Я не верю в сколько-нибудь скорое исчезновение наций. Да я и не думаю, что национализм проистекает из такого разделения. Скорее уж наоборот: РАЗДЕЛЕНИЕ на нации есть следствие живучести национализма. Не в понятии «нация» кроется опасность (наоборот, нация это — культура, это — язык, это — история), но в понятии «национализм». Нации пусть живут, а вот от национализма надо избавляться. Как? Не знаю. Но ведь избавились же мы от свирепых, человеконенавистнических проявлений религиозного чувства? Живем же мы без человеческих жертвоприношений. Без промискуитета. Без прославления жестокости. От одних свойств волосатого дикаря мы избавились основательно, другие загнали в тень морали, — значит, можем что-то? Значит, не без пользы проходят столетия? На это вся надежда, что мы все-таки меняемся «под скальпелем Природы и Искусства».

44. Вопрос: Может ли человечество стать, в конечном итоге, единым без внешней угрозы?

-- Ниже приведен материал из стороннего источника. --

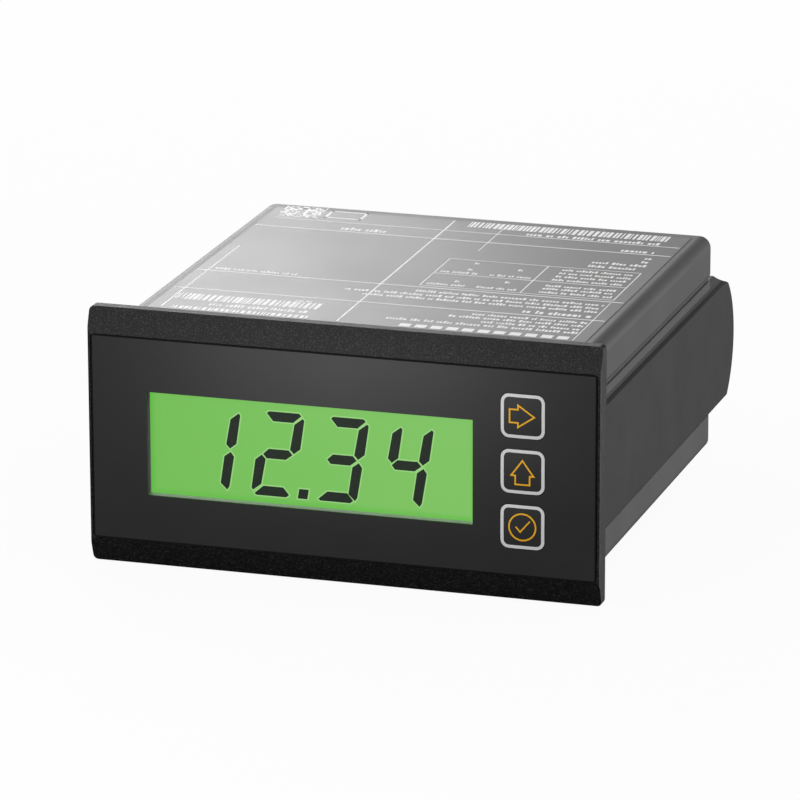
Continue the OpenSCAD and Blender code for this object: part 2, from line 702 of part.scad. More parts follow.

Олег Дивов: Мне кажется, к этому все идет, и внешняя угроза не обязательна. Просто это очень затяжной процесс.

Александр Житинский: Нет. Человечество, вообще, мало на что способно, в отличие от человека.

Андрей Измайлов: Нет. И даже при наличии внешней угрозы. См. ответ № 3.

Андрей Лазарчук: А оно нам надо?

Святослав Логинов: У нас общий генофонд, так что человечество едино с первого мига своего существования. Оно просто ещё не знает об этом. Внешняя угроза может послужить толчком к пониманию этого простого факта, но надеюсь, что когда-нибудь эта мысль проникнет в самые заскорузлые умы и без помощи инопланетных захватчиков.

Евгений Лукин: Не думаю. В последнее время оно скорее обнаруживало тенденцию к дроблению, нежели к слиянию. Можно, конечно, сплавить его воедино в горниле мировой войны, но не хочется. Тем более что попытки такие были — и все неудачные.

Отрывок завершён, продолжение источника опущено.